→ GIVEN INSTRUCTION
Repeat only the lines from the one containing "0.8, roughness: 0.3" through the one containing "cad_parts[node].hide_render = cad_parts[node].hide_viewport", exactly as written, both ends included.

→ DATA SECTION
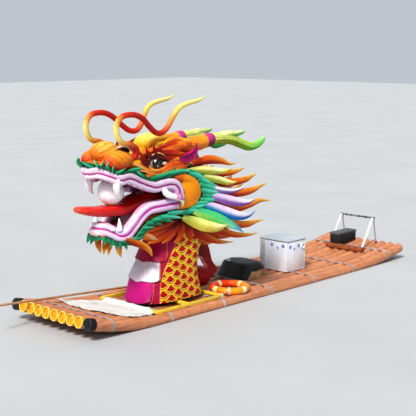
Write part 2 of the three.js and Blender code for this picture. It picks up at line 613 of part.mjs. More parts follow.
function dragon() {
  const beams = piece(Object.values(frameBeams()).map((solid) => solid.translate([0, -DRAGON_Y, 0])));
  const neckCore = piece(neck(), beams);
  const head = piece(headShell(), neckCore);
  const fin = piece([plate(FIN_EDGE, -32, 32)], neckCore, head, beams);
  const noseBalls = piece(nose(), head);
  const upper = piece(upperLip(), head, noseBalls);
  const jaw = piece(lowerJaw(), head, upper, neckCore);
  const tongueBar = bar(TONGUE_ROWS, { sides: 10, flat: TONGUE_FLAT, steps: 12, across: v3(0, 0, 1) });
  const tongue = piece([tongueBar], head, jaw, upper);
  const { x, z, radius } = PEARL;
  const pearl = piece([ball(x, 0, z, radius, radius, radius, 16, 11)], tongue, upper);
  const parts = {
    neck_core: neckCore, head_shell: head, neck_fin: fin, nose: noseBalls, upper_lip: upper, lower_jaw: jaw,
    tongue, pearl,
  };
  for (const [side, turned] of [['far', (solid) => solid], ['near', mirrored]]) {
    const eye = piece([turned(ball(EYE.x, EYE.y, EYE.z, EYE.rx, EYE.ry, EYE.rz))], head);
    const hornBars = [bar(HORN_ROWS, { steps: 14 }), bar(HORN_BRANCH, { sides: 6, steps: 5 })];
    const horn = piece(hornBars.map(turned), head);
    const earLeaf = bar(EAR_ROWS, { sides: 8, flat: 0.35, steps: 6, across: v3(0.3, 1, 0) });
    const ear = piece([turned(earLeaf)], head, horn);
    const maneSide = piece(mane().map(turned), head, jaw, upper, neckCore, ear, horn);
    const whisker = piece([turned(bar(WHISKER_ROWS, { sides: 8, steps: 36 }))], head, noseBalls);
    Object.assign(parts, {
      [`eye_${side}`]: eye, [`horn_${side}`]: horn, [`ear_${side}`]: ear, [`mane_${side}`]: maneSide,
      [`whisker_${side}`]: whisker,
    });
  }
  return parts;
}

// The assembly
const raft = new THREE.Group();
raft.position.x = -MIDDLE_X;

function add(name, solid, colour, { roughness = 0.6, metalness = 0, y = 0 } = {}) {
  const material = new THREE.MeshStandardMaterial({ color: colour, roughness, metalness });
  const mesh = new THREE.Mesh(toGeometry(solid), material);
  mesh.name = name;
  mesh.position.y = y;
  raft.add(mesh);
}

for (let i = 0; i < TUBE.count; i++) {
  const outer = i === 0 || i === TUBE.count - 1;
  const cap = outer ? BLACK_CAP : YELLOW_CAP;
  add(`tube_${i + 1}`, tube(tubeY(i), cap.tubeFrom), COLOURS.bamboo);
  add(`bow_cap_${i + 1}`, bowCap(tubeY(i), cap), outer ? COLOURS.black : COLOURS.yellow);
}
STRAP.rows.forEach((x, i) => add(`strap_${i + 1}`, strap(x), COLOURS.strap));
for (const [name, solid] of Object.entries(frameBeams())) {
  add(name, solid, COLOURS.frame, { metalness: 0.2 });
}
add('punt_pole', puntPole(), COLOURS.pole);
add('bow_sheet', bowSheet(), COLOURS.cloth);
add('life_ring', lifeRing(), COLOURS.ring);
const { cabinet_body, cabinet_lid } = cabinet();
add('cabinet_body', cabinet_body, COLOURS.cabinet);
add('cabinet_lid', cabinet_lid, COLOURS.steel, { metalness: 0.7, roughness: 0.35 });
const { generator_cover, generator_block } = generator();
add('generator_cover', generator_cover, COLOURS.cover);
add('generator_block', generator_block, COLOURS.timber);
add('trestle', trestle(), COLOURS.steel, { metalness: 0.8, roughness: 0.3 });
const { stern_bearer, stern_box } = sternLoad();
add('stern_bearer', stern_bearer, COLOURS.timber);
add('stern_box', stern_box, COLOURS.black);
const DRAGON_COLOURS = {
  neck_core: COLOURS.scales, head_shell: COLOURS.head, neck_fin: COLOURS.fin, nose: COLOURS.nose,
  upper_lip: COLOURS.lip, lower_jaw: COLOURS.jaw, tongue: COLOURS.tongue, pearl: COLOURS.pearl,
  eye: COLOURS.eye, horn: COLOURS.horn, ear: COLOURS.ear, mane: COLOURS.mane, whisker: COLOURS.whisker,
};
for (const [name, { solid }] of Object.entries(dragon())) {
  const kind = name.replace(/_(near|far)$/, '');
  add(name, solid, DRAGON_COLOURS[kind], { y: DRAGON_Y, roughness: 0.45 });
}

export default raft;
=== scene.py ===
import math

import bmesh
import bpy
from mathutils import Matrix, Vector, noise


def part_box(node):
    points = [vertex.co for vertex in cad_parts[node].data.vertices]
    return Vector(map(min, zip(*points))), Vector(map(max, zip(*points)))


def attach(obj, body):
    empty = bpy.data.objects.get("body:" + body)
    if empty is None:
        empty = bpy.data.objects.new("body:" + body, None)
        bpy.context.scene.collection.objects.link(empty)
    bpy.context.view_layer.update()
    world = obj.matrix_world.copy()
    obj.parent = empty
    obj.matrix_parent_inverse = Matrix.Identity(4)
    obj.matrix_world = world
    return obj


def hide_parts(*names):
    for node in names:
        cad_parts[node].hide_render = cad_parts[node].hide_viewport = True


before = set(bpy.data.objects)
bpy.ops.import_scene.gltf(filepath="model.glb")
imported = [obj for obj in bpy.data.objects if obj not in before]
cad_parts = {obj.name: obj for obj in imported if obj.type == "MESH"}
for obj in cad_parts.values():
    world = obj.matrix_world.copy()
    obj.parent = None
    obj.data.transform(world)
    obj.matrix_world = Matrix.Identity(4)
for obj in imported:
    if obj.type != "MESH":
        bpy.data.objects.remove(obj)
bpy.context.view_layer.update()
scene = bpy.context.scene
scene.view_settings.view_transform = "Standard"
scene.view_settings.look = "Medium High Contrast"

# Camera, light and floor
# The raft is seen from off its near bow, a little above the water. The light is a soft high
# sun from the bow side with a pale sky, and the pale floor lies at the waterline.
camera = bpy.data.objects.new("camera", bpy.data.cameras.new("camera"))
scene.collection.objects.link(camera)
camera.location = (-13.230, -12.266, 4.477)
camera.rotation_euler = (math.radians(90 - 9.15), 0, math.radians(43.47 - 90))
camera.data.lens = 87.06
camera.data.sensor_width = 36
camera.data.clip_end = 300
scene.camera = camera

WATERLINE = 0.07
FLOOR_HALF = 90


def srgb(colour):
    """The linear RGBA of an sRGB hex colour."""
    channels = [int(colour[i:i + 2], 16) / 255 for i in (1, 3, 5)]
    linear = [c / 12.92 if c <= 0.04045 else ((c + 0.055) / 1.055) ** 2.4 for c in channels]
    return (*linear, 1.0)


def finish(name):
    """An empty node material."""
    made = bpy.data.materials.new(name)
    made.use_nodes = True
    made.node_tree.nodes.clear()
    return made


def add(material, kind, settings={}, links={}):
    """Adds a shader node, sets its properties, ramp stops and inputs, and links its inputs.
    A link is an output, or a node that stands for its first output."""
    node = material.node_tree.nodes.new("ShaderNode" + kind)
    for key, value in settings.items():
        if key == "stops":
            stops = node.color_ramp.elements
            stops.remove(stops[1])
            stops[0].position, stops[0].color = value[0][0], srgb(value[0][1])
            for place, colour in value[1:]:
                stops.new(place).color = srgb(colour)
        elif isinstance(key, str) and hasattr(node, key):
            setattr(node, key, value)
        else:
            node.inputs[key].default_value = srgb(value) if isinstance(value, str) else value
    for key, source in links.items():
        output = source.outputs[0] if isinstance(source, bpy.types.Node) else source
        material.node_tree.links.new(output, node.inputs[key])
    return node


sun = bpy.data.objects.new("sun", bpy.data.lights.new("sun", "SUN"))
sun.data.energy = 3.55
sun.data.angle = math.radians(14)
sun.data.color = (1.0, 0.965, 0.91)
sun.rotation_euler = Vector((-0.75, -0.30, 0.85)).to_track_quat("Z", "Y").to_euler()
scene.collection.objects.link(sun)

sky = bpy.data.worlds.new("sky")
scene.world = sky
sky.use_nodes = True
sky.node_tree.nodes["Background"].inputs["Color"].default_value = srgb("#e6edf5")
sky.node_tree.nodes["Background"].inputs["Strength"].default_value = 0.58

floor_finish = finish("matt painted floor")
floor_coords = add(floor_finish, "TexCoord").outputs["Object"]
floor_tone = add(floor_finish, "TexNoise", {"Scale": 0.4, "Detail": 3.0}, {"Vector": floor_coords})
floor_ramp = add(floor_finish, "ValToRGB", {"stops": [(0.3, "#b4b6b9"), (0.7, "#babcbe")]},
    {"Fac": floor_tone})
floor_paint = add(floor_finish, "BsdfPrincipled", {"Roughness": 0.7}, {"Base Color": floor_ramp})
add(floor_finish, "OutputMaterial", {}, {"Surface": floor_paint})
bm = bmesh.new()
bmesh.ops.create_grid(bm, x_segments=1, y_segments=1, size=FLOOR_HALF)
bmesh.ops.translate(bm, vec=(0, 0, WATERLINE), verts=bm.verts)
floor_mesh = bpy.data.meshes.new("floor")
bm.to_mesh(floor_mesh)
bm.free()
floor_mesh.materials.append(floor_finish)
floor = bpy.data.objects.new("floor", floor_mesh)
scene.collection.objects.link(floor)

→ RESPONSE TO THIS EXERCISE
add('trestle', trestle(), COLOURS.steel, { metalness: 0.8, roughness: 0.3 });
const { stern_bearer, stern_box } = sternLoad();
add('stern_bearer', stern_bearer, COLOURS.timber);
add('stern_box', stern_box, COLOURS.black);
const DRAGON_COLOURS = {
  neck_core: COLOURS.scales, head_shell: COLOURS.head, neck_fin: COLOURS.fin, nose: COLOURS.nose,
  upper_lip: COLOURS.lip, lower_jaw: COLOURS.jaw, tongue: COLOURS.tongue, pearl: COLOURS.pearl,
  eye: COLOURS.eye, horn: COLOURS.horn, ear: COLOURS.ear, mane: COLOURS.mane, whisker: COLOURS.whisker,
};
for (const [name, { solid }] of Object.entries(dragon())) {
  const kind = name.replace(/_(near|far)$/, '');
  add(name, solid, DRAGON_COLOURS[kind], { y: DRAGON_Y, roughness: 0.45 });
}

export default raft;
=== scene.py ===
import math

import bmesh
import bpy
from mathutils import Matrix, Vector, noise


def part_box(node):
    points = [vertex.co for vertex in cad_parts[node].data.vertices]
    return Vector(map(min, zip(*points))), Vector(map(max, zip(*points)))


def attach(obj, body):
    empty = bpy.data.objects.get("body:" + body)
    if empty is None:
        empty = bpy.data.objects.new("body:" + body, None)
        bpy.context.scene.collection.objects.link(empty)
    bpy.context.view_layer.update()
    world = obj.matrix_world.copy()
    obj.parent = empty
    obj.matrix_parent_inverse = Matrix.Identity(4)
    obj.matrix_world = world
    return obj


def hide_parts(*names):
    for node in names:
        cad_parts[node].hide_render = cad_parts[node].hide_viewport = True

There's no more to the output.